Beginning with the first line of the data below, extract each line up to and including the one containing "import * as THREE from 'three';". Copy them exactly and add nothing.

* Begin DATA EXCERPT *

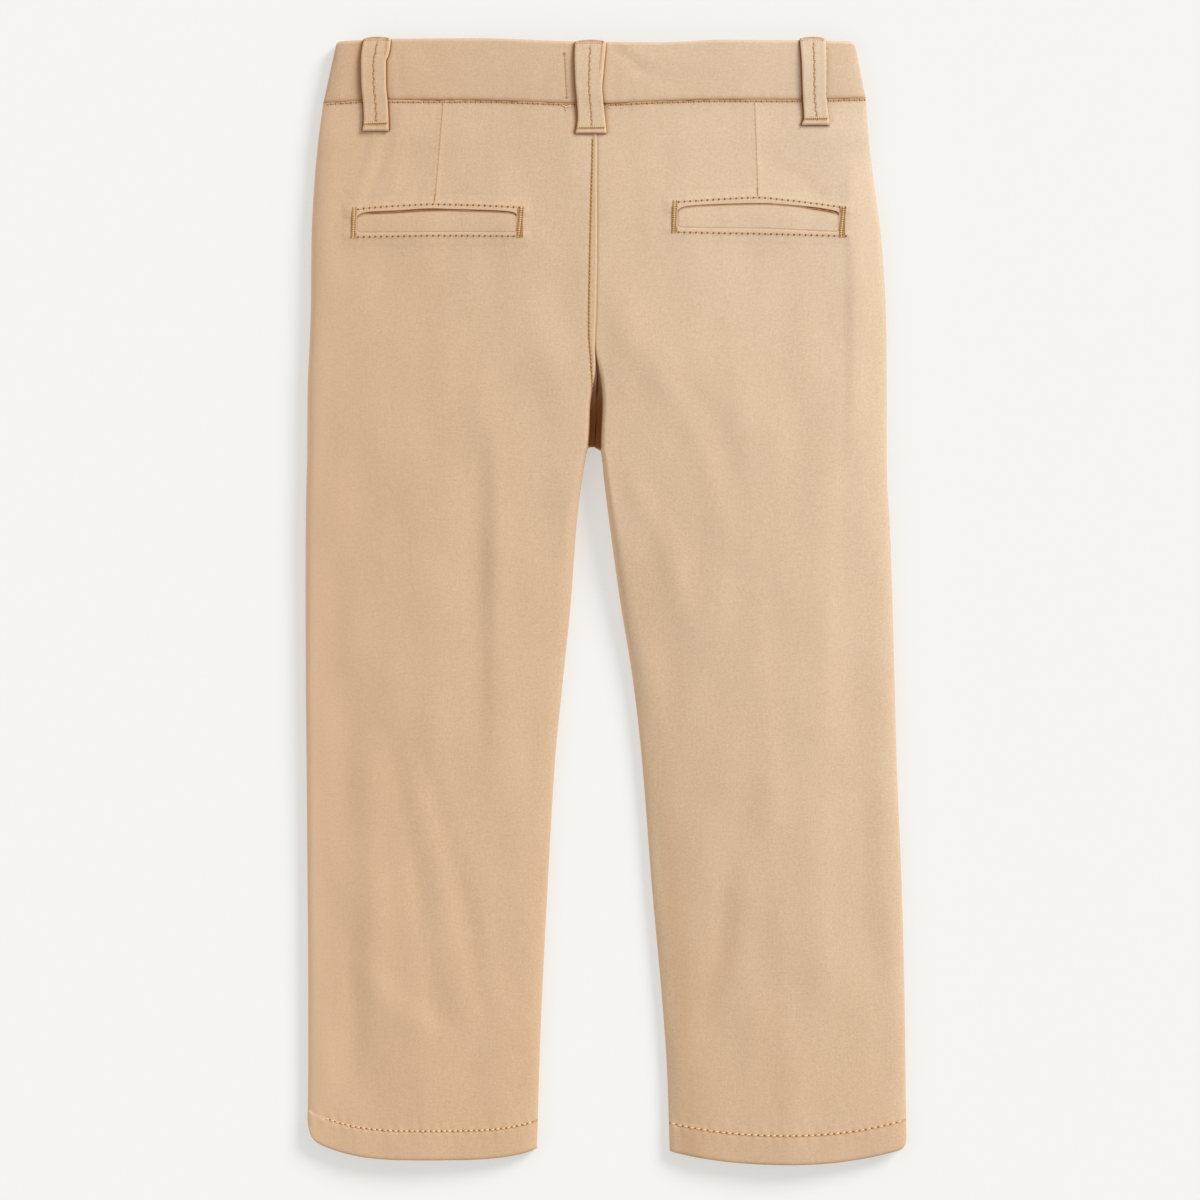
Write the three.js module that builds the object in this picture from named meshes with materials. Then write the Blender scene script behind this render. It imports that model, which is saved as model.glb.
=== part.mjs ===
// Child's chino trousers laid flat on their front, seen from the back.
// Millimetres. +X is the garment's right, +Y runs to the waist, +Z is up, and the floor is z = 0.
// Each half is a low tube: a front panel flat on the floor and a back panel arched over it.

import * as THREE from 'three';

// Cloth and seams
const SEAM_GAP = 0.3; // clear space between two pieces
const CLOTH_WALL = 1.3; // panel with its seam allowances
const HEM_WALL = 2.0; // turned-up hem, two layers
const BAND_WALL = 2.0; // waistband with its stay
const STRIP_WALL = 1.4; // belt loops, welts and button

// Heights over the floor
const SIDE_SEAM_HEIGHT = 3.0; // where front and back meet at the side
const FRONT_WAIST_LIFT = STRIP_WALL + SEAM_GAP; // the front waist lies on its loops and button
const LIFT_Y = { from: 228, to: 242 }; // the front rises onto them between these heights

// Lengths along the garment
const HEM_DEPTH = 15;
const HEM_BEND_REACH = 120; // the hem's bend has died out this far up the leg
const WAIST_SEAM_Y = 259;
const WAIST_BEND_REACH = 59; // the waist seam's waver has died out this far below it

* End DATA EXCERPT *

--- TASK SOLUTION ---
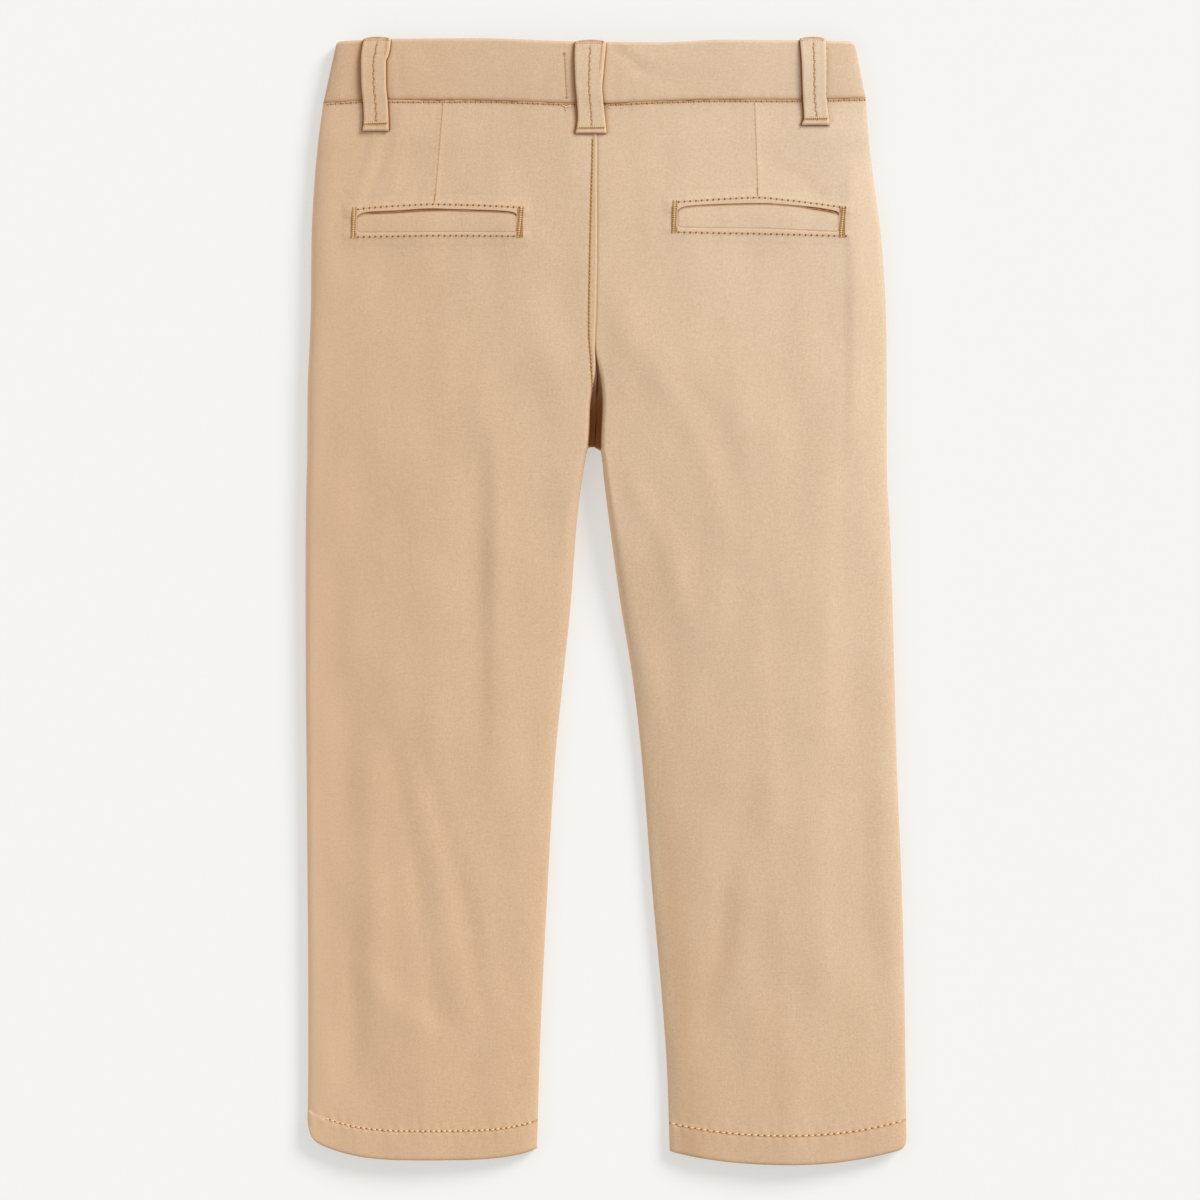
Write the three.js module that builds the object in this picture from named meshes with materials. Then write the Blender scene script behind this render. It imports that model, which is saved as model.glb.
=== part.mjs ===
// Child's chino trousers laid flat on their front, seen from the back.
// Millimetres. +X is the garment's right, +Y runs to the waist, +Z is up, and the floor is z = 0.
// Each half is a low tube: a front panel flat on the floor and a back panel arched over it.

import * as THREE from 'three';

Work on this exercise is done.